Queen Victoria is known for many things. During her 63-year reign, the queen led Great Britain to significant shifts in industrial, cultural and scientific aspects of the country.The period has been known as the Victorian era. However, what the public do not know about the queen, who was famous for her stern personality, is that she wrote a charming and adorable children's book. Huffington Post reports that the book was handwritten by then 10-year-old princess in a red notebook for a composition class held in Kensington Palace.

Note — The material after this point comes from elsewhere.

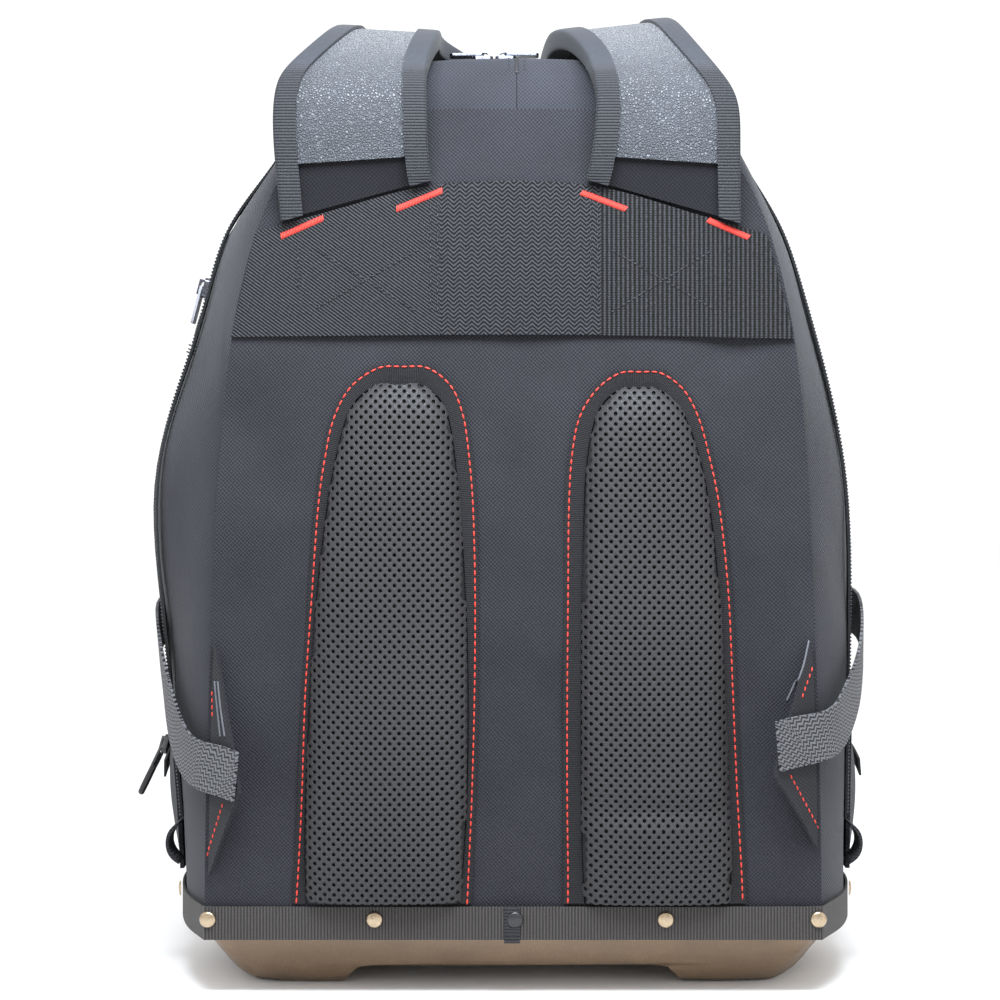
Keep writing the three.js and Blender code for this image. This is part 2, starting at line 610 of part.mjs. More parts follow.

The book, titled "The Adventures of Alice Laselles," was discovered recently, and is going to be released soon. The story, which was originally titled "The School," follows Alice Laselles, a young girl sent to a boarding school by her father against her will. The boarding school, called Miss Duncombe's School for Girls, is not as pleasing as she expected after Alice is accused of breaking the school rules upon the discovery of a mystery cat in the school's cottage.
According to The Telegraph, aside from Alice, the story's characters mostly include her classmates in the boarding school such as Barbara, the smart and spoiled daughter of a wealthy British banker; "a poor little French orphan," named Ernestine Duval; and a one-eyed girl Diana O'Reilly who lost her eye to small pox.
The soon-to-be released storybook features the paper dolls that the young princess made with her governess, Baroness Louise Lehzen, which have been digitally manipulated to include the sketches made by artist Cristina Pieropan. Princess Victoria dedicated the story to her mother, the German-born Victoria of Saxe-Coburg-Saalfeld. The dedication reads, "To my dear Mamma, this my first attempt at composition is affectionately and dutifully inscribed by her affectionate daughter, Victoria."
Children's book writer Jacqueline Wilson wrote the book's foreword. According to Wilson, the story provides a rare glimpse of the Queen's secluded childhood, who was believed to be raised under the strict guidance of her mother, and described her childhood as melancholy.
"If Victoria hadn't been destined to be Queen, I think she might have made a remarkable novelist," Wilson said in the book's introduction. Queen Victoria is also known to be a prolific diarist, with over 43,000 pages worth of 141 volumes of her diaries which she kept since the age of 13.
"It humanises a queen that we tend to think of as the stout lady, with the rather boot face, but here she was - just as sweet and charming as any child nowadays," said Wilson. (via ITV News)
The book is set to be released on June 22.